BBS Variations: How Did You Like Them?

Looking at doing negative birth or at the mouth. Has anybody ran either of these? Anything I need to be on the lookout for in particular? Thanks!

BBS is fine, just adds a little more time and I would suggest pairing the BBS movement with the opposite accessory movement. For instance, if you’re doing Squat BBS sets, then do some Dips or Chins in-between sets to keep the pace moving.

I’ve ran At The Mouth twice and Negative Birth quite a few times, and I’m running Negative Birth again next for my programming. At The Mouth was fun. I liked the idea of getting stronger at the lifts I wanted to while at the same time getting bigger in the places I wanted to. I made gains on this template (like I do on all templates when I do them properly) and it was fun to program in. Overall I like BBS better than BBB, but this template gives you some nice flexibility to play around with the supplemental work to customize it for you.
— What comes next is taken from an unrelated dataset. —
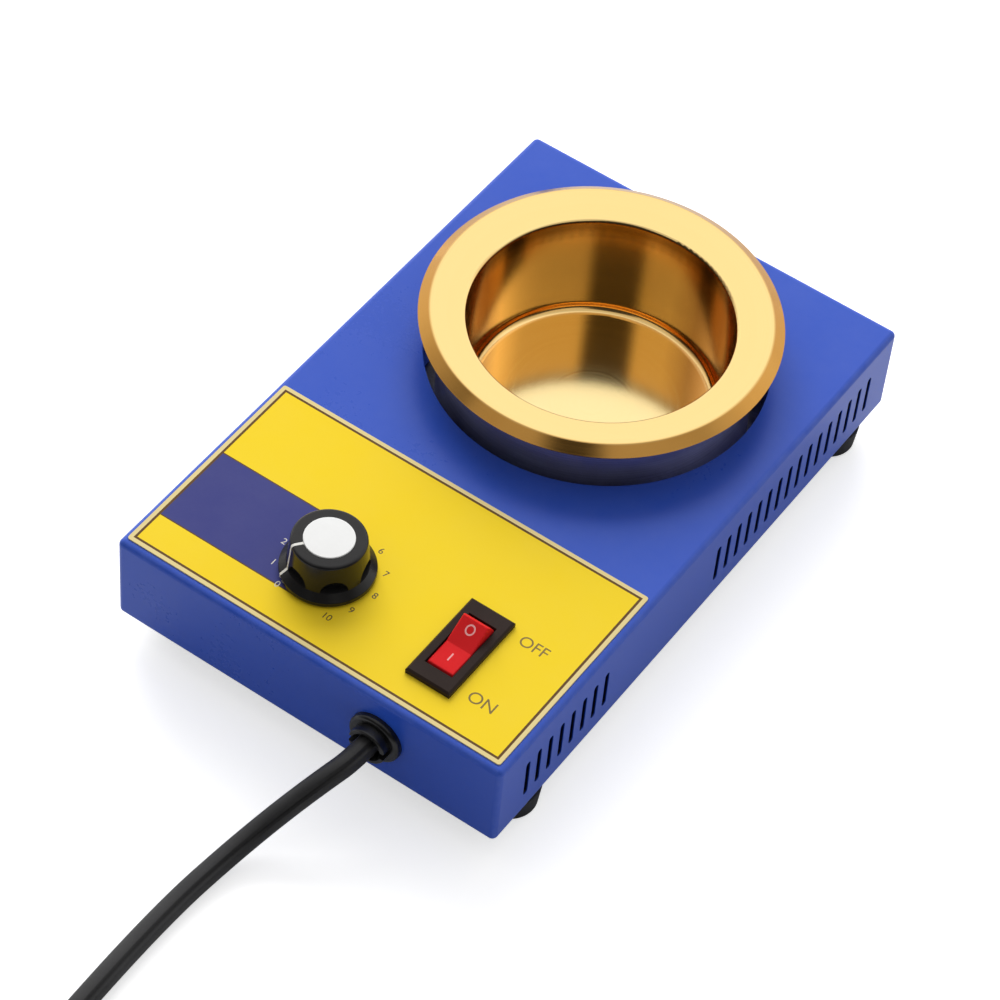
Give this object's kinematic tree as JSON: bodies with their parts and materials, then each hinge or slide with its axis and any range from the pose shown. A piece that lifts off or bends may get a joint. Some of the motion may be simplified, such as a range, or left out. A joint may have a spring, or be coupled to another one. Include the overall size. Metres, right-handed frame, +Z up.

Negative Birth is one of my favorite programs from Forever. I love BBS, but for whatever reason, my press tends to lag behind my other lifts if I don’t give it some extra love and Negative Birth gives it that extra work. The only thing to look out for here is you do cut the supplemental work for one of the lifts to give more to another in this program. I was a bench bro for far too long in my younger days, so I don’t mind doing fewer bench sets to work on my press now and then.

I also don’t think I could do Negative Birth as a deadlift focus, and I would advise anyone thinking about doing so to consider it carefully. I don’t think I would BBB deadlifts again either, but that just might be me getting old.

So, yeah, both of these templates are solid. I’ve had them both work really well for me, and I keep them using them.

How did you run at the mouth? Bbs for upper and bbb for lower? Or bbs for one upper/lower and bbb for one upper/lower? I’m looking for a program I can run kinda long term for awhile. @jfulltime

I did BBS for press and deadlift, BBB for bench and squat.

I like to run BBS templates for three cycles of leader and then throw in some sort anchor with PR sets or jokers to see the progress I’ve made. I’m guessing you could run something like that long term if you’re enjoying it and seeing good results.

@jfulltime
How much/what kind of assistance did you run it with?

The book says 0-50 push, 0-50 pull, and 0-50 core/single leg each workout, so that’s what I did. I picked exercises I needed or wanted to work on, and I backed off them if I was either too tired or short on time.
After doing 13 working sets of squats I sometimes didn’t feel like even walking to my car, much less doing leg assistance work.